Dreams - I realised I should believe them. Some days before I had a nightmare - heard some people fighting, tried to run to them, but could not move. And the next night in a nightmare I saw this guy in hospital. I thought it is just the result of being nervous, depressed and taking sleeping pills. I was too stupid not to warn him. Anyway, nobody listens to me when I tell them I've had a bad dream about them, and that they should be careful. And when something happens... "Orchid, you were right... How did you know?" I made sure I should believe dreams after I had a nightmare about Dennis, and then he told me about his "3rd b-day".

Now I realised I had entered another person's territory. The young beauty's one. An old whore has dared... How would I feel if I could have a bf, and some ugly bitch did it with him, something I let myself do today? I didn't have the right of even touching his hand... But he has some influence, simply cannot resist. A painkilling bite?
I will disappear, as I always do with all friends who meet girlfriends. But I am always there if help is needed. I was with him today, I hope I'll come tomorrow as well. But I'll be gone after he gets better. Despite he begs me not to stop communication and to stay close friends. I will be his friend forever - yes, another bug of mine. If I once called someone a friend - it stays forever. I will be his friend. Just a dead one.

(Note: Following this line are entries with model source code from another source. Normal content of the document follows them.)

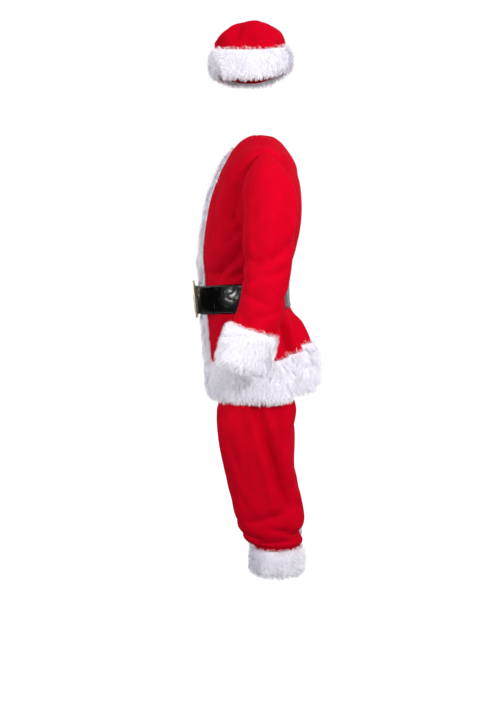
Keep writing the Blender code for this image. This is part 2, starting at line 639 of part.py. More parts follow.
LEG_FOLDS = [
    Fold("left", 0.008, 0.795, 0.040, 0.720, 0.018, 0.006),
    Fold("left", 0.040, 0.720, 0.066, 0.655, 0.017, 0.008),
    Fold("left", 0.066, 0.655, 0.094, 0.560, 0.016, 0.007),
    Fold("left", -0.006, 0.770, 0.050, 0.560, 0.020, -0.005),
    Fold("left", 0.052, 0.435, 0.108, 0.438, 0.010, 0.007),
    Fold("left", 0.004, 0.462, 0.105, 0.466, 0.011, 0.006),
    Fold("left", -0.046, 0.512, 0.030, 0.492, 0.012, 0.004),
    Fold("right", 0.004, 0.790, 0.052, 0.690, 0.020, 0.007),
    Fold("right", 0.052, 0.690, 0.082, 0.575, 0.018, 0.006),
    Fold("right", -0.020, 0.468, 0.088, 0.460, 0.011, 0.006),
    Fold("right", 0.020, 0.520, 0.104, 0.500, 0.013, 0.005),
    Fold("front", 0.100, 0.520, 0.165, 0.500, 0.013, 0.006),
    Fold("front", 0.085, 0.470, 0.150, 0.478, 0.010, 0.005),
    Fold("front", -0.165, 0.512, -0.095, 0.498, 0.013, 0.006),
    Fold("front", -0.160, 0.475, -0.100, 0.466, 0.010, 0.005),
    Fold("front", 0.150, 0.780, 0.128, 0.600, 0.014, -0.005),
    Fold("front", -0.146, 0.780, -0.126, 0.590, 0.014, -0.005),
    Fold("back", 0.085, 0.500, 0.160, 0.482, 0.013, 0.007),
    Fold("back", -0.170, 0.492, -0.100, 0.505, 0.013, 0.007),
    Fold("back", 0.060, 0.800, 0.130, 0.735, 0.018, 0.006),
    Fold("back", -0.058, 0.798, -0.126, 0.728, 0.018, 0.006),
    Fold("back", 0.090, 0.640, 0.160, 0.610, 0.018, 0.006),
    Fold("back", -0.092, 0.630, -0.160, 0.650, 0.018, 0.006),
]


def leg(row, column, side=1):
    """(point, outward) on a leg.  Column 0 is the inner seam, and the front comes next."""
    size = along(LEGS, row)
    turn = 2 * pi * column / LEG_COLUMNS - pi
    c, s = cos(turn), sin(turn)
    middle_y, half_y = (size.front_y + size.back_y) / 2, (size.back_y - size.front_y) / 2
    power = 2 / LEG_SQUARE
    tube = Vector((
        size.middle_x + size.half_x * signed_power(c, power), middle_y + half_y * signed_power(s, power), 0))
    tube_out = Vector((signed_power(c, 2 - power) / size.half_x, signed_power(s, 2 - power) / half_y, 0))
    tube_out.normalize()
    c, s = cos(turn / 2), sin(turn / 2)
    wide, power = size.middle_x + size.half_x, 2 / SEAT_SQUARE
    inner_x = size.middle_x - size.half_x
    seat = Vector((inner_x + wide * max(c, 0.0) ** power, middle_y + half_y * signed_power(s, power), 0))
    seat_out = Vector((max(c, 0.0) ** (2 - power) / wide, signed_power(s, 2 - power) / half_y, 0))
    seat_out.normalize()
    share = ease((row - FORK) / (SEAT_JOINED - FORK))
    point, outward = tube.lerp(seat, share), tube_out.lerp(seat_out, share)
    if outward.length < 0.2:
        outward = Vector((-1, 0, 0))
    point.z = size.z
    outward.normalize()
    point.x *= side
    outward.x *= side
    if row < SEAT_JOINED:
        point = creased(point, outward, LEG_FOLDS)
    return point, outward


def waist_edge(column, side):
    """A point under the waistband's lower edge, where the leg's top is gathered into it."""
    angle = pi * column / LEG_COLUMNS - pi / 2
    point, _ = body(WAIST_LEVELS[0], angle, -(CLOTH + 4 * LINE))
    return Vector((max(point.x, LINE) * side, point.y, point.z - 2 * LINE))


def leg_grid(side):
    rows = []
    for row in LEG_ROWS:
        points = [leg(row, column, side)[0] for column in range(LEG_COLUMNS + 1)]
        rows.append(points if side > 0 else points[::-1])
    top = [waist_edge(column, side) for column in range(LEG_COLUMNS + 1)]
    rows.append(top if side > 0 else top[::-1])
    found = []
    for i, row in enumerate(rows):
        low, high = rows[max(i - 1, 0)], rows[min(i + 1, len(rows) - 1)]
        joined = i <= LEG_ROWS.index(FORK)
        last = len(row) - 1
        cells = []
        for j, p in enumerate(row):
            ahead = row[1] if joined and j == last else row[min(j + 1, last)]
            behind = row[last - 1] if joined and j == 0 else row[max(j - 1, 0)]
            cells.append((p, (ahead - behind).cross(high[j] - low[j]).normalized()))
        found.append(cells)
    return found


for name, side in (("trouser_leg_left", 1), ("trouser_leg_right", -1)):
    wall(name, leg_grid(side), RED_CLOTH, closed_rows=LEG_ROWS.index(FORK) + 1)

LEG_CUFF_ROWS = (0, 1, 1.6)
LEG_CUFF_PILE, LEG_CUFF_LIP = (0.017, 0.019, 0.016), 0.008
for name, side in (("leg_cuff_left", 1), ("leg_cuff_right", -1)):
    stations = [[leg(row, column, side) for row in LEG_CUFF_ROWS] for column in range(LEG_COLUMNS)]
    plush(name, stations if side > 0 else stations[::-1], LEG_CUFF_PILE, LEG_CUFF_LIP, closed=True)

waist_front = front_angles(BELT_LOW, 0.0)
waist_turns = waist_front + back_angles(0.0)[1:] + [-pi - turn for turn in reversed(waist_front)][1:-1]
waist_grid = []
for level in WAIST_LEVELS:
    ring = [body(level, turn) for turn in waist_turns]
    waist_grid.append([(point - outward * (CLOTH + LINE), outward) for point, outward in ring])
wall("waistband", waist_grid, RED_ELASTIC, closed=True)


# ---- hat: a cone flopped over to the right, a plush brim and a pompom ----------------------------

Brim = namedtuple("Brim", "front_z side_z back_z half_x front_y back_y")
BRIM = [
    Brim(1.722, 1.708, 1.738, 0.081, -0.112, 0.081),
    Brim(1.752, 1.740, 1.765, 0.082, -0.113, 0.083),
    Brim(1.780, 1.770, 1.786, 0.082, -0.113, 0.082),
]
Page = namedtuple("Page", "turn start reach middle_y half_y")
HINGE_X, HINGE_Z = -0.092, 1.795
PAGES = [
    Page(0, 0.010, 0.166, -0.0175, 0.0970),
    Page(10, 0.010, 0.166, -0.0170, 0.0965),
    Page(20, 0.010, 0.154, -0.0130, 0.0850),
    Page(32, 0.010, 0.114, -0.0110, 0.0740),
    Page(50, 0.010, 0.076, -0.0105, 0.0640),
    Page(72, 0.010, 0.061, -0.0100, 0.0570),
    Page(96, 0.011, 0.056, -0.0100, 0.0520),
    Page(120, 0.014, 0.051, -0.0080, 0.0430),
    Page(142, 0.021, 0.043, -0.0060, 0.0330),
    Page(162, 0.031, 0.031, -0.0050, 0.0230),
    Page(180, 0.041, 0.016, -0.0040, 0.0095),
]
HAT_COLUMNS = 22


def brim(row, column):
    """(point, outward) on the crown under the brim.  Column 0 is the left side, and the back comes next."""
    size = along(BRIM, row)
    turn = 2 * pi * column / HAT_COLUMNS
    c, s = cos(turn), sin(turn)
    middle_y, half_y = (size.front_y + size.back_y) / 2, (size.back_y - size.front_y) / 2
    end_z = size.back_z if s > 0 else size.front_z
    point = Vector((size.half_x * c, middle_y + half_y * s, size.side_z + (end_z - size.side_z) * s * s))
    return point, Vector((c / size.half_x, s / half_y, 0)).normalized()


def page(row, column):
    size = along(PAGES, row)
    turn, lean = 2 * pi * column / HAT_COLUMNS, radians(size.turn)
    away = Vector((cos(lean), 0, sin(lean)))
    hinge = Vector((HINGE_X, size.middle_y, HINGE_Z))
    middle = hinge + away * (size.start + size.reach / 2)
    point = middle + away * (size.reach / 2 * cos(turn)) + Vector((0, size.half_y * sin(turn), 0))
    return point


BRIM_ROWS = (0, 0.7, 1.4, 2)
BRIM_PILE, BRIM_LIP = (0.017, 0.020, 0.020, 0.014), 0.009
crown_rows = [[brim(row, column)[0] for column in range(HAT_COLUMNS)] for row in BRIM_ROWS]
crown_rows += [[page(row, column) for column in range(HAT_COLUMNS)] for row in range(len(PAGES))]
crown_grid = with_outward(crown_rows)
wall("hat_crown", crown_grid, RED_CLOTH, closed=True)

brim_stations = [[brim(row, column) for row in BRIM_ROWS] for column in range(HAT_COLUMNS)]
plush("hat_brim", brim_stations, BRIM_PILE, BRIM_LIP, closed=True)

POMPOM_RADIUS, LOCK_LENGTH = 0.021, 0.011
LOCK_GAP, LOCK_TAPER = 0.0012, 0.35                  # locks part at their roots and narrow outwards
TIP_DIP = 0.0018                                     # the top lock reaches a little way into the cone's tip
last_page = PAGES[-1]
lean = radians(last_page.turn)
tip = Vector((HINGE_X, last_page.middle_y, HINGE_Z)) + Vector((cos(lean), 0, sin(lean))) * (
    last_page.start + last_page.reach / 2)
POMPOM_AT = tip - Vector((0, 0, POMPOM_RADIUS + LOCK_LENGTH - TIP_DIP))
bm = bmesh.new()
bmesh.ops.create_icosphere(bm, subdivisions=2, radius=POMPOM_RADIUS)
roots = bmesh.ops.inset_individual(bm, faces=bm.faces[:], thickness=LOCK_GAP)
locks = [face for face in bm.faces if face not in set(roots["faces"])]
for number, face in enumerate(locks):
    outward = face.calc_center_median().normalized()
    grown = bmesh.ops.extrude_discrete_faces(bm, faces=[face])["faces"][0]
    middle = grown.calc_center_median()
    length = LOCK_LENGTH * (0.8 + 0.2 * sin(number * 2.4))
    for vert in grown.verts:
        vert.co = middle + outward * length + (vert.co - middle) * LOCK_TAPER
pompom = add_object("pompom", bm, WHITE_PLUSH)
pompom.location = POMPOM_AT
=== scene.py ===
"""The looks of a worn santa suit: felted red cloth, shaggy white plush, a vinyl belt and its buckle.

Everything is in metres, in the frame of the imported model.  The tables give heights above the floor that
the wearer stands on; the origin is at the middle of the neckline, NECK_HEIGHT above that floor.  The
wearer faces -Y and their left arm is at +X.
"""

from collections import namedtuple
from math import pi, radians

import bpy
import numpy as np
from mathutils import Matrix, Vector
from mathutils.kdtree import KDTree


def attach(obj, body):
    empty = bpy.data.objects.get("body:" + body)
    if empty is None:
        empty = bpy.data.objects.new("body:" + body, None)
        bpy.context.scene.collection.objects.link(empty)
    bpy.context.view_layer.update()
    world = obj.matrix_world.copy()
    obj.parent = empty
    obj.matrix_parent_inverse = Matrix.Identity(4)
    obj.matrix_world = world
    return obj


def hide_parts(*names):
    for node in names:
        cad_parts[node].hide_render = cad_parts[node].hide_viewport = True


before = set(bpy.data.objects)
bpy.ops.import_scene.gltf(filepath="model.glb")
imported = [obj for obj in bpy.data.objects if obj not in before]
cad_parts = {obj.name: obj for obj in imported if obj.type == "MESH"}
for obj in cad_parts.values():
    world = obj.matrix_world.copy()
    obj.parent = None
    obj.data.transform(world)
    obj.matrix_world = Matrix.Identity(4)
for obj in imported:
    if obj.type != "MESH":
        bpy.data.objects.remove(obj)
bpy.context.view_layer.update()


# ---- the studio ------------------------------------------------------------------------------------
# A white floor and a white surround that darkens below the horizon.  The key lamp stands high on the
# wearer's left, a little behind, and a fill lamp before them.  A second lamp beside the fill, and a black
# card before the wearer, show in gloss alone: they keep the vinyl dark and give it a clear highlight.

NECK_HEIGHT = 1.540
CAMERA_AT, CAMERA_AIM, CAMERA_LENS = (3.3, -0.0168, 1.25), (0.0, -0.0168, 0.945), 59.68
FLOOR_HALF, FLOOR_GLOW = 40.0, 0.08      # the glow keeps the lamps' faint shadows off the white
CARD_RIGHT, CARD_LEFT, CARD_Y, CARD_TOP = -4.5, 0.6, -2.6, 0.8
Lamp = namedtuple("Lamp", "name at aim size power spread lights_cloth")
LAMPS = [
    Lamp("soft_key", (2.8, 1.8, 2.2), (0.0, 0.0, 1.40), 0.80, 12.0, 56, True),
    Lamp("front_fill", (1.9, -2.4, 1.75), (0.0, 0.0, 1.20), 0.75, 2.4, 46, True),
    Lamp("vinyl_glint", (2.0, -2.3, 1.65), (0.0, 0.0, 1.10), 0.60, 5.5, 40, False),
]


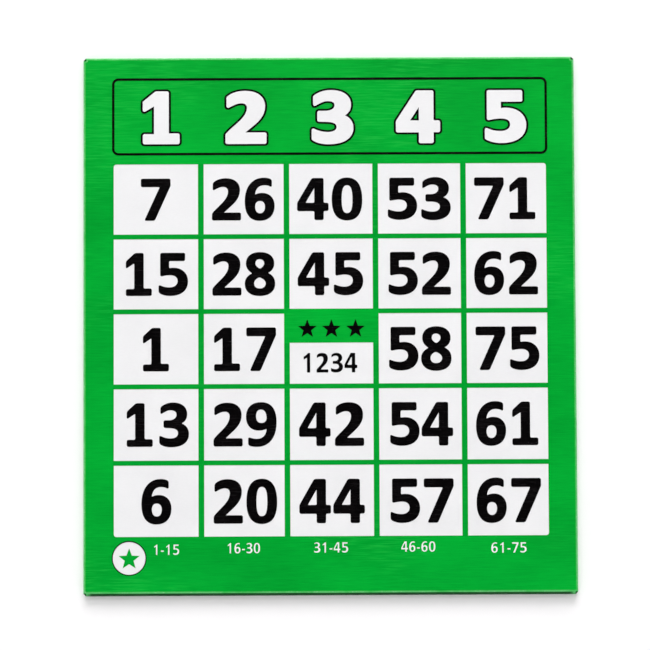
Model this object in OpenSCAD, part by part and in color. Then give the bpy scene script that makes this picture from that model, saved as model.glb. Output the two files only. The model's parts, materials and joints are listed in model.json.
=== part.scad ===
// Bingo card: a grey board wrapped in a printed sheet and lined on the back.
// The card lies face up on its back. X runs across it, Y runs from its foot to its header,
// and the origin is in the middle of the face that it rests on.

/* [Card] */
// Width of the finished card
card_w = 184; // [165:1:230]
// Height of the finished card, foot to header
card_h = 201; // [180:1:250]

/* [Board] */
// Thickness of the grey board
board_t = 2; // [1.2:0.1:4]
// Rounding of the board's long edges, front and back
board_edge_r = 0.5; // [0.2:0.05:0.9]
// Radius of the board's four corners, seen from the front
board_corner_r = 1.1; // [1:0.1:4]

/* [Wrapped sheet] */
// Thickness of the printed sheet that wraps the board
sheet_t = 0.2; // [0.1:0.02:0.4]
// How far the sheet's flaps reach in over the back
turn_in = 14; // [8:0.5:30]
// Gap between two flaps along the mitre at each corner
mitre_gap = 0.6; // [0.2:0.1:1.5]
// Depth below the face at which the slit up each corner stops
slit_stop = 0.2; // [0.1:0.05:0.6]

/* [Back sheet] */
// Thickness of the sheet that lines the back
liner_t = 0.2; // [0.1:0.02:0.4]
// Width of wrapped border left around the liner
liner_inset = 3.5; // [2:0.5:7]
// Run of the slope where the liner drops off the flaps onto the board
step_run = 1.2; // [0.4:0.1:4]
// Clearance between the flaps' ends and the foot of that slope
step_clear = 0.2; // [0.1:0.1:1]

/* [Printing] */
// Thickness of one coat of ink
ink_t = 0.05; // [0.02:0.01:0.08]
// Green margin at each side of the block of cells
side_margin = 11.1; // [9:0.1:20]
// Green margin below the block of cells
foot_margin = 22; // [21.5:0.5:40]
// How far the print stands to the right of the card's middle
print_shift = 0.3; // [-0.8:0.1:0.8]
// Width of the green lines between columns
column_line = 2.1; // [0.6:0.1:4]
// Width of the green lines between rows
row_line = 1.8; // [0.6:0.1:4]
// Radius of the block's four corners
grid_corner_r = 1; // [0.4:0.1:3]

/* [Header] */
// Green margin above the header's frame
header_margin = 7.7; // [4:0.1:20]
// Green margin at each side of the header's frame
header_side = 10.5; // [8:0.1:20]
// Height of the header's frame, over its line
header_h = 29; // [12:0.5:40]
// Distance from the header's frame down to the block of cells
header_gap = 3.4; // [1:0.1:8]
// Width of the frame's line
header_line = 0.9; // [0.3:0.1:2]
// Radius of the frame's corners, over its line
header_corner_r = 2.4; // [2.1:0.1:8]

/* [Free cell and seal] */
// Height of the green strip that holds the stars
strip_h = 10.9; // [8:0.1:16]
// Height of a star in the strip
star_h = 6.6; // [3:0.1:7.4]
// Distance from one star to the next
star_pitch = 9; // [7.5:0.1:10]
// Radius of the white seal at the foot
seal_r = 6.1; // [4.6:0.1:7]
// Width of the dark line around the seal
seal_line = 0.35; // [0.2:0.05:0.8]
// Height of the star in the seal
seal_star_h = 7.4; // [3:0.1:10]
// Distance from the card's left edge to the middle of the seal
seal_side = 17.1; // [11:0.1:20]
// Distance from the card's foot to the middle of the seal
seal_foot = 14.1; // [8:0.1:15]

/* [Hidden] */
$fn = 64;

// Rows and columns, and how the columns share the block's width and the rows its height
row_shares = [0.998, 0.994, 0.994, 1.01, 1.004];
column_shares = [1.028, 0.975, 1.014, 1.003, 0.98];
// The free cell is the middle one
free_row = floor(len(row_shares) / 2);
free_column = floor(len(column_shares) / 2);
stars = 3;
star_points = 5;
// Radius of a star's inner corners, as a share of that of its points
star_waist_share = 0.42;
// How far a cutting solid runs past what it cuts
overrun = 1;

// Heights over the face that the card rests on
flap_step = sheet_t + ink_t;
board_z = liner_t + flap_step;
paper_z = board_z + board_t + sheet_t;
green_z = paper_z + ink_t;

// The board is the finished card less what wraps it
board_w = card_w - 2 * flap_step;
board_h = card_h - 2 * flap_step;
edge_r = min(board_edge_r, board_t / 2);
corner_r = max(board_corner_r, edge_r);
// From the centre of a corner's rounding to where a slit's two edges meet the board's outline
corner_reach = sqrt(pow(corner_r, 2) - pow(mitre_gap / 2, 2));
corner_tip = corner_reach * [cos(45), sin(45)];

// The opening that the flaps leave over the back
opening_w = card_w - 2 * turn_in;
opening_h = card_h - 2 * turn_in;

// The block of cells fills what the margins and the header leave
grid_w = card_w - 2 * side_margin;
grid_h = card_h - foot_margin - header_gap - header_h - header_margin;
grid_x = print_shift - grid_w / 2;
grid_y = foot_margin - card_h / 2;
header_w = card_w - 2 * header_side;

// Sum of a list's first n numbers
function total(list, n) = n == 0 ? 0 : list[n - 1] + total(list, n - 1);

// Cell widths and heights from the shares, and the left or lower edge of each cell
function spans(shares, size, line) =
    let (n = len(shares), room = size - (n - 1) * line)
    [for (share = shares) room * share / total(shares, n)];
function starts(widths, line) = [for (i = [0 : len(widths) - 1]) total(widths, i) + i * line];

column_w = spans(column_shares, grid_w, column_line);
column_x = starts(column_w, column_line);
// Rows are counted from the header down
row_h = spans(row_shares, grid_h, row_line);
row_y = [for (i = [0 : len(row_h) - 1]) grid_h - starts(row_h, row_line)[i] - row_h[i]];
plate_h = row_h[free_row] - strip_h;

// Section through the slab's edge, from the axis of a corner's rounding out to the edge
module edge_section(reach, height, round_r) {
    difference() {
        square([reach, height]);
        for (top = [0, 1]) translate([reach - round_r, top * (height - round_r)])
            difference() {
                square(round_r);
                translate([0, (1 - top) * round_r]) circle(round_r);
            }
    }
}

// The board grown by a coat of that thickness on every side, its edges and corners with it
module coated_board(coat) {
    reach = corner_r + coat;
    height = board_t + 2 * coat;
    straight_w = board_w - 2 * corner_r;
    straight_h = board_h - 2 * corner_r;
    translate([0, 0, board_z - coat]) {
        translate([-straight_w / 2, -straight_h / 2]) cube([straight_w, straight_h, height]);
        for (turn = [0, 1]) rotate(180 * turn) {
            edge_bar(straight_w / 2, straight_h, reach, height, edge_r + coat);
            rotate(90) edge_bar(straight_h / 2, straight_w, reach, height, edge_r + coat);
            for (side = [0, 1]) mirror([0, side, 0]) translate([straight_w / 2, straight_h / 2])
                rotate_extrude(angle = 90) edge_section(reach, height, edge_r + coat);
        }
    }
}

// A straight run of the section, standing off the middle along +X
module edge_bar(stand_off, run, reach, height, round_r) {
    translate([stand_off, run / 2]) rotate([90, 0, 0])
        linear_extrude(run) edge_section(reach, height, round_r);
}

// What the flaps leave open: the middle of the back, and a mitre that runs on up each corner
module back_opening() {
    translate([-opening_w / 2, -opening_h / 2]) cube([opening_w, opening_h, board_z]);
    for (sx = [0, 1], sy = [0, 1]) mirror([sx, 0, 0]) mirror([0, sy, 0]) {
        slit_from([opening_w / 2 - mitre_gap, opening_h / 2 - mitre_gap], turn_in + mitre_gap,
            board_z + edge_r);
        slit_from([board_w / 2 - corner_r, board_h / 2 - corner_r] + corner_tip, corner_r,
            green_z - slit_stop);
    }
}

// A slit from a place outwards over the corner
module slit_from(place, reach, height) {
    translate(place) rotate(45) translate([0, -mitre_gap / 2])
        cube([(reach + overrun) * sqrt(2), mitre_gap, height]);
}

module rounded(w, h, r) {
    translate([r, 0]) square([w - 2 * r, h]);
    translate([0, r]) square([w, h - 2 * r]);
    for (x = [r, w - r], y = [r, h - r]) translate([x, y]) circle(r);
}

module star(height) {
    reach = height / (1 + cos(180 / star_points));
    translate([0, height / 2 - reach])
        polygon([for (i = [0 : 2 * star_points - 1])
            let (r = reach * (i % 2 == 0 ? 1 : star_waist_share), a = 90 + i * 180 / star_points)
            [r * cos(a), r * sin(a)]]);
}

// White fields of the printed block: every cell, but only the plate of the free one
module cell_windows() {
    translate([grid_x, grid_y]) intersection() {
        rounded(grid_w, grid_h, grid_corner_r);
        for (c = [0 : len(column_w) - 1], r = [0 : len(row_h) - 1])
            translate([column_x[c], row_y[r]])
                square([column_w[c], r == free_row && c == free_column ? plate_h : row_h[r]]);
    }
}

module at_seal() {
    translate([seal_side - card_w / 2, seal_foot - card_h / 2]) children();
}

module core_board() {
    color("tan") coated_board(0);
}

module face_sheet() {
    color("white") difference() {
        coated_board(sheet_t);
        coated_board(0);
        back_opening();
    }
}

// The solid green coat, which follows the sheet round the edges and leaves white fields
module green_ink() {
    color("forestgreen") difference() {
        coated_board(sheet_t + ink_t);
        coated_board(sheet_t);
        back_opening();
        translate([0, 0, paper_z]) linear_extrude(overrun) {
            cell_windows();
            at_seal() difference() {
                circle(seal_r);
                star(seal_star_h);
            }
        }
    }
}

// The black coat over the green: header frame, free-cell stars and the line round the seal
module black_ink() {
    free_mid = grid_x + column_x[free_column] + column_w[free_column] / 2;
    strip_mid = grid_y + row_y[free_row] + plate_h + strip_h / 2;
    color("black") translate([0, 0, green_z]) linear_extrude(ink_t) {
        translate([print_shift - header_w / 2, grid_y + grid_h + header_gap]) difference() {
            rounded(header_w, header_h, header_corner_r);
            translate([header_line, header_line])
                rounded(header_w - 2 * header_line, header_h - 2 * header_line,
                    header_corner_r - header_line);
        }
        for (i = [0 : stars - 1])
            translate([free_mid + (i - (stars - 1) / 2) * star_pitch, strip_mid])
                star(star_h);
        at_seal() difference() {
            circle(seal_r + seal_line);
            circle(seal_r);
        }
    }
}

// Ridge along Y whose two sides slope in from its foot to the board's bare middle
module slope_ridge(foot, long) {
    rotate([90, 0, 0]) linear_extrude(long, center = true)
        polygon([[-foot / 2, 0], [foot / 2, 0],
            [foot / 2 - step_run, flap_step], [step_run - foot / 2, flap_step]]);
}

// Block that narrows from the flaps' opening to the board's bare middle
module slope_block() {
    foot_w = opening_w - 2 * step_clear;
    foot_h = opening_h - 2 * step_clear;
    intersection() {
        slope_ridge(foot_w, foot_h);
        rotate(90) slope_ridge(foot_h, foot_w);
    }
}

// The liner lies over the flaps and is pressed down on the bare board between them
module back_sheet() {
    liner_w = card_w - 2 * liner_inset;
    liner_h = card_h - 2 * liner_inset;
    color("whitesmoke") difference() {
        union() {
            translate([-liner_w / 2, -liner_h / 2]) cube([liner_w, liner_h, liner_t]);
            translate([0, 0, liner_t]) slope_block();
        }
        slope_block();
    }
}

core_board();
face_sheet();
green_ink();
black_ink();
back_sheet();
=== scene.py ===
"""Looks of the bingo card: its printed figures, its finishes, and the studio that it lies in.

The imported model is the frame. The card lies face up on its back, X runs across it and Y runs from
its foot to its header. Lengths are in millimetres unless their description says otherwise.
"""
import json
import logging
import math
from dataclasses import dataclass, field
from enum import Enum

import bmesh
import bpy
from bmesh.types import BMesh
from bpy.types import Material, Mesh, NodeSocket, Object
from mathutils import Matrix, Vector


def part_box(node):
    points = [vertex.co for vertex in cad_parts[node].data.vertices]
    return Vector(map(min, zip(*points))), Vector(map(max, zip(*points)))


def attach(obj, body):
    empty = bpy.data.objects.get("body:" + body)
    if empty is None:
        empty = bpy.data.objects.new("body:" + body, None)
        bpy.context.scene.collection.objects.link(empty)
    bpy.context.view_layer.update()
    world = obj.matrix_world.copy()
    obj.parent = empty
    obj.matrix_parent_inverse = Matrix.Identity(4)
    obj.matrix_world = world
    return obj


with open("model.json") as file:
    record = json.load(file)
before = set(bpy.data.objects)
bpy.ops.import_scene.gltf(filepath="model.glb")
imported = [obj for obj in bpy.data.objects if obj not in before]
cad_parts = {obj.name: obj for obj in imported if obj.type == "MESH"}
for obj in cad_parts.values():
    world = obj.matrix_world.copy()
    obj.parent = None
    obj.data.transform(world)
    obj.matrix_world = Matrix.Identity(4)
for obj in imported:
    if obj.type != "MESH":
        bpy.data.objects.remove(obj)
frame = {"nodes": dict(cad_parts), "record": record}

LOG = logging.getLogger("bingo_card")
MM = 0.001
BODY = "root"
Colour = tuple[float, float, float]
# Which of a Mix node's sockets carry colours: its two inputs and its output
MIX_LOW, MIX_HIGH, MIX_COLOUR = 6, 7, 2


# Figures


class Ink(Enum):
    """What a printed figure is made of, by the slot of the record that holds it."""

    BLACK = "black_ink"
    WHITE = "white_paper"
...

Communication will be cut as soon as he's home. What, do I have too little problems to gin another one like having a feeling? No, thanks, I don't need that.

I worry about him, and hope he will feel better tomorrow. I want to visit him again just to be around. I know it is stupid, but... I wish I could relieve his pain, take a part of it on myself or something, so that it wouldn't hurt that much to him. He holds on, doesn't show anything, but I see that in his eyes.